_GIVEN INSTRUCTION_
All of the material below is to be returned exactly.

_DATA SHOWN_
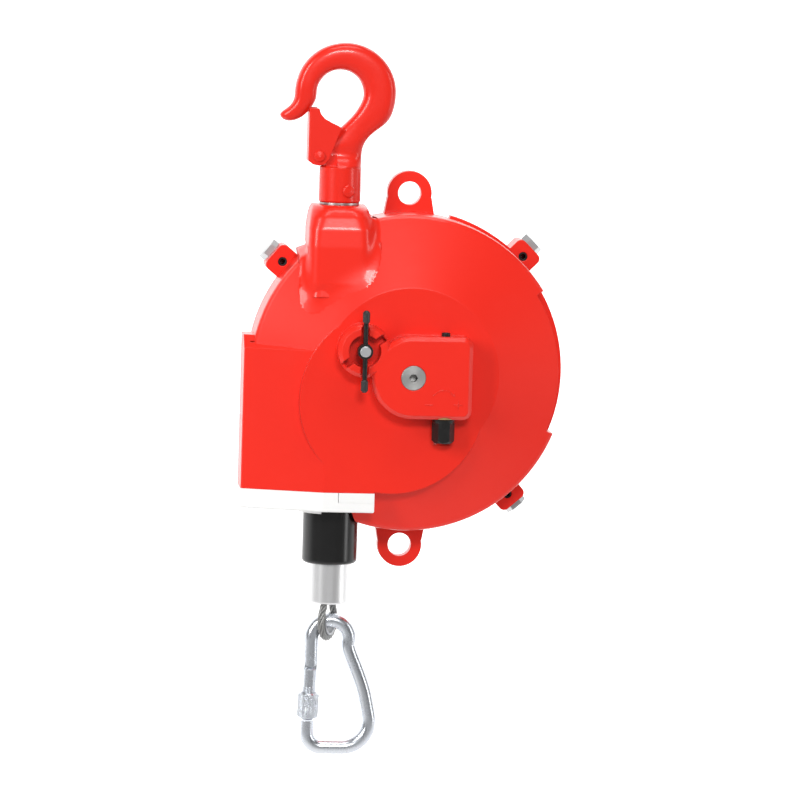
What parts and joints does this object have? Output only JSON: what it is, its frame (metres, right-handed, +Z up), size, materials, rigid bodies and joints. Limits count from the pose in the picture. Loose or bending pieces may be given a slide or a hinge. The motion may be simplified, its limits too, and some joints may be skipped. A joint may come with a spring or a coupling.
{
  "type": "tool balancer",
  "caption": "Spring balancer for hanging tools: round cast housing on a swivel hook, wire rope with rubber bumper and ferrule, and a carabiner with a screw gate.",
  "frame": {"origin": "saddle of the hook, in the middle of its thickness", "axes": "+Z up along the hook and rope line, front face of the housing towards -Y, drum axis along Y"},
  "size_m": [0.2145, 0.1205, 0.4745],
  "materials": {
    "red_casting": "glossy red powder coat on cast aluminium",
    "red_steel": "glossy red paint on forged steel",
    "casting": "bare die casting",
    "steel": "turned steel",
    "spring_steel": "blued spring steel",
    "zinc": "bright zinc plating",
    "black_steel": "black oxide",
    "bronze": "sintered bronze",
    "wire_rope": "stranded galvanised wire",
    "white_plastic": "satin nylon",
    "black_plastic": "matt plastic",
    "black_rubber": "satin rubber",
    "aluminium": "satin pressed aluminium"
  },
  "bodies": {
    "hook": {"hook": "red_steel", "hook_rivet": "red_steel", "latch_rivet": "red_steel", "latch_spring": "spring_steel", "swivel_stud": "steel", "swivel_washer": "steel", "thrust_washer": "steel", "swivel_nut": "steel"},
    "latch": {"latch": "red_steel"},
    "housing": {"front_cover": "red_casting", "rear_casing": "red_casting", "casing_bolts": "zinc", "roll_pins": "black_steel", "rope_guide": "white_plastic", "guide_insert": "white_plastic", "guide_screws": "zinc", "gear_carrier": "casting", "carrier_screws": "zinc", "front_bush": "bronze", "rear_bush": "bronze", "worm_bush": "bronze", "thrust_screw": "black_steel"},
    "drum": {"rope_drum": "casting", "drum_front_bush": "bronze", "drum_rear_bush": "bronze", "spring_cover": "steel", "spring_cover_screws": "zinc", "mainspring": "spring_steel", "rope_on_drum": "wire_rope"},
    "worm": {"worm_shaft": "black_steel"},
    "shaft": {"main_shaft": "steel", "shaft_keys": "steel", "worm_wheel": "bronze", "spring_arbor": "steel"},
    "lock_plunger": {"lock_pin": "zinc"},
    "lock_handle": {"lock_head": "black_steel", "lock_lever": "black_steel", "lever_caps": "black_plastic"},
    "rope_end": {"rope_run": "wire_rope", "bumper": "black_rubber", "ferrule": "aluminium", "rope_loop": "wire_rope", "thimble": "zinc"},
    "carabiner": {"carabiner_bow": "zinc", "carabiner_pin": "zinc"},
    "gate": {"carabiner_gate": "zinc"},
    "sleeve": {"screw_sleeve": "zinc"}
  },
  "joints": [
    {"name": "swivel", "type": "hinge", "parent": "hook", "child": "housing", "pos_m": [0, 0, -0.089], "axis": [0, 0, 1], "continuous": true},
    {"name": "latch_hinge", "type": "hinge", "parent": "hook", "child": "latch", "pos_m": [-0.0147, 0, -0.057], "axis": [0, 1, 0], "range_deg": [0, 35], "stiffness_Nm_per_rad": 0.03, "springref_deg": -45.84},
    {"name": "drum_turn", "type": "hinge", "parent": "housing", "child": "drum", "pos_m": [0.048, 0, -0.199], "axis": [0, -1, 0], "range_deg": [0, 1620], "stiffness_Nm_per_rad": 0.05, "springref_deg": -2291.83},
    {"name": "rope_pull", "type": "slide", "parent": "housing", "child": "rope_end", "axis": [0, 0, -1], "range_m": [0, 1.5], "deforming": ["rope_run"]},
    {"name": "worm_turn", "type": "hinge", "parent": "housing", "child": "worm", "pos_m": [0.0695, -0.039, -0.199], "axis": [0, 0, 1], "continuous": true},
    {"name": "shaft_turn", "type": "hinge", "parent": "housing", "child": "shaft", "pos_m": [0.048, 0, -0.199], "axis": [0, 1, 0], "continuous": true},
    {"name": "lock_push", "type": "slide", "parent": "housing", "child": "lock_plunger", "axis": [0, 1, 0], "range_m": [0, 0.005]},
    {"name": "lock_turn", "type": "hinge", "parent": "lock_plunger", "child": "lock_handle", "pos_m": [0.0156, -0.051, -0.182], "axis": [0, 1, 0], "range_deg": [0, 54]},
    {"name": "carabiner_swing", "type": "hinge", "parent": "rope_end", "child": "carabiner", "pos_m": [0.0022, 0, -0.379], "axis": [0, 1, 0], "range_deg": [-45, 45]},
    {"name": "gate_hinge", "type": "hinge", "parent": "carabiner", "child": "gate", "pos_m": [-0.0103, 0, -0.393], "axis": [0, -1, 0], "range_deg": [0, 22], "stiffness_Nm_per_rad": 0.03, "springref_deg": -34.38},
    {"name": "sleeve_slide", "type": "slide", "parent": "gate", "child": "sleeve", "axis": [-0.0372, 0, -0.9993], "range_m": [0, 0.007]}
  ],
  "couplings": [
    {"joint": "worm_turn", "follows": "shaft_turn", "ratio": 20},
    {"joint": "rope_pull", "follows": "drum_turn", "m_per_rad": 0.053}
  ]
}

_FULL SOLUTION_
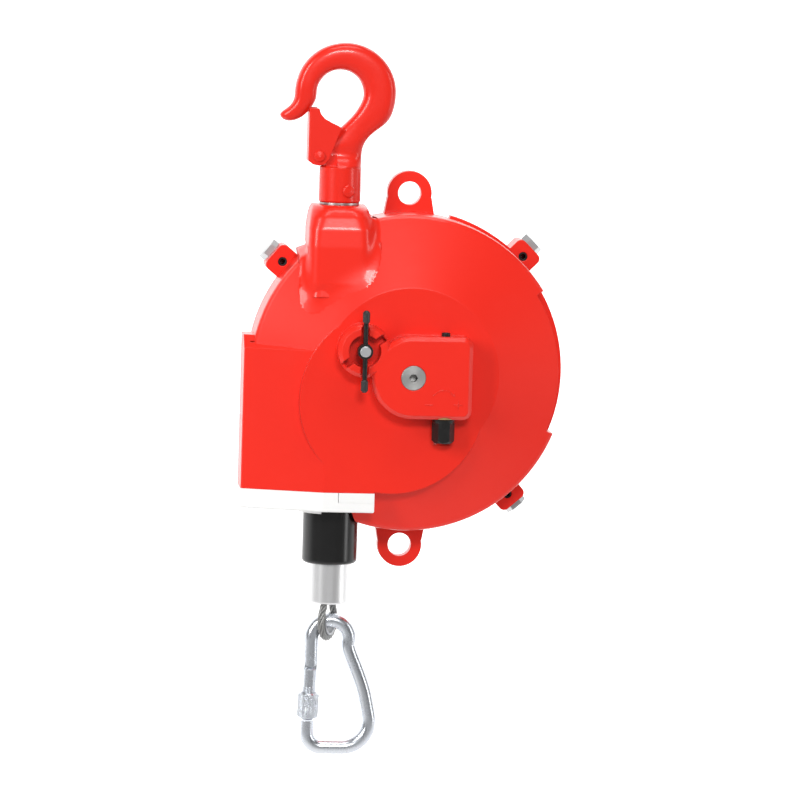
What parts and joints does this object have? Output only JSON: what it is, its frame (metres, right-handed, +Z up), size, materials, rigid bodies and joints. Limits count from the pose in the picture. Loose or bending pieces may be given a slide or a hinge. The motion may be simplified, its limits too, and some joints may be skipped. A joint may come with a spring or a coupling.
{
  "type": "tool balancer",
  "caption": "Spring balancer for hanging tools: round cast housing on a swivel hook, wire rope with rubber bumper and ferrule, and a carabiner with a screw gate.",
  "frame": {"origin": "saddle of the hook, in the middle of its thickness", "axes": "+Z up along the hook and rope line, front face of the housing towards -Y, drum axis along Y"},
  "size_m": [0.2145, 0.1205, 0.4745],
  "materials": {
    "red_casting": "glossy red powder coat on cast aluminium",
    "red_steel": "glossy red paint on forged steel",
    "casting": "bare die casting",
    "steel": "turned steel",
    "spring_steel": "blued spring steel",
    "zinc": "bright zinc plating",
    "black_steel": "black oxide",
    "bronze": "sintered bronze",
    "wire_rope": "stranded galvanised wire",
    "white_plastic": "satin nylon",
    "black_plastic": "matt plastic",
    "black_rubber": "satin rubber",
    "aluminium": "satin pressed aluminium"
  },
  "bodies": {
    "hook": {"hook": "red_steel", "hook_rivet": "red_steel", "latch_rivet": "red_steel", "latch_spring": "spring_steel", "swivel_stud": "steel", "swivel_washer": "steel", "thrust_washer": "steel", "swivel_nut": "steel"},
    "latch": {"latch": "red_steel"},
    "housing": {"front_cover": "red_casting", "rear_casing": "red_casting", "casing_bolts": "zinc", "roll_pins": "black_steel", "rope_guide": "white_plastic", "guide_insert": "white_plastic", "guide_screws": "zinc", "gear_carrier": "casting", "carrier_screws": "zinc", "front_bush": "bronze", "rear_bush": "bronze", "worm_bush": "bronze", "thrust_screw": "black_steel"},
    "drum": {"rope_drum": "casting", "drum_front_bush": "bronze", "drum_rear_bush": "bronze", "spring_cover": "steel", "spring_cover_screws": "zinc", "mainspring": "spring_steel", "rope_on_drum": "wire_rope"},
    "worm": {"worm_shaft": "black_steel"},
    "shaft": {"main_shaft": "steel", "shaft_keys": "steel", "worm_wheel": "bronze", "spring_arbor": "steel"},
    "lock_plunger": {"lock_pin": "zinc"},
    "lock_handle": {"lock_head": "black_steel", "lock_lever": "black_steel", "lever_caps": "black_plastic"},
    "rope_end": {"rope_run": "wire_rope", "bumper": "black_rubber", "ferrule": "aluminium", "rope_loop": "wire_rope", "thimble": "zinc"},
    "carabiner": {"carabiner_bow": "zinc", "carabiner_pin": "zinc"},
    "gate": {"carabiner_gate": "zinc"},
    "sleeve": {"screw_sleeve": "zinc"}
  },
  "joints": [
    {"name": "swivel", "type": "hinge", "parent": "hook", "child": "housing", "pos_m": [0, 0, -0.089], "axis": [0, 0, 1], "continuous": true},
    {"name": "latch_hinge", "type": "hinge", "parent": "hook", "child": "latch", "pos_m": [-0.0147, 0, -0.057], "axis": [0, 1, 0], "range_deg": [0, 35], "stiffness_Nm_per_rad": 0.03, "springref_deg": -45.84},
    {"name": "drum_turn", "type": "hinge", "parent": "housing", "child": "drum", "pos_m": [0.048, 0, -0.199], "axis": [0, -1, 0], "range_deg": [0, 1620], "stiffness_Nm_per_rad": 0.05, "springref_deg": -2291.83},
    {"name": "rope_pull", "type": "slide", "parent": "housing", "child": "rope_end", "axis": [0, 0, -1], "range_m": [0, 1.5], "deforming": ["rope_run"]},
    {"name": "worm_turn", "type": "hinge", "parent": "housing", "child": "worm", "pos_m": [0.0695, -0.039, -0.199], "axis": [0, 0, 1], "continuous": true},
    {"name": "shaft_turn", "type": "hinge", "parent": "housing", "child": "shaft", "pos_m": [0.048, 0, -0.199], "axis": [0, 1, 0], "continuous": true},
    {"name": "lock_push", "type": "slide", "parent": "housing", "child": "lock_plunger", "axis": [0, 1, 0], "range_m": [0, 0.005]},
    {"name": "lock_turn", "type": "hinge", "parent": "lock_plunger", "child": "lock_handle", "pos_m": [0.0156, -0.051, -0.182], "axis": [0, 1, 0], "range_deg": [0, 54]},
    {"name": "carabiner_swing", "type": "hinge", "parent": "rope_end", "child": "carabiner", "pos_m": [0.0022, 0, -0.379], "axis": [0, 1, 0], "range_deg": [-45, 45]},
    {"name": "gate_hinge", "type": "hinge", "parent": "carabiner", "child": "gate", "pos_m": [-0.0103, 0, -0.393], "axis": [0, -1, 0], "range_deg": [0, 22], "stiffness_Nm_per_rad": 0.03, "springref_deg": -34.38},
    {"name": "sleeve_slide", "type": "slide", "parent": "gate", "child": "sleeve", "axis": [-0.0372, 0, -0.9993], "range_m": [0, 0.007]}
  ],
  "couplings": [
    {"joint": "worm_turn", "follows": "shaft_turn", "ratio": 20},
    {"joint": "rope_pull", "follows": "drum_turn", "m_per_rad": 0.053}
  ]
}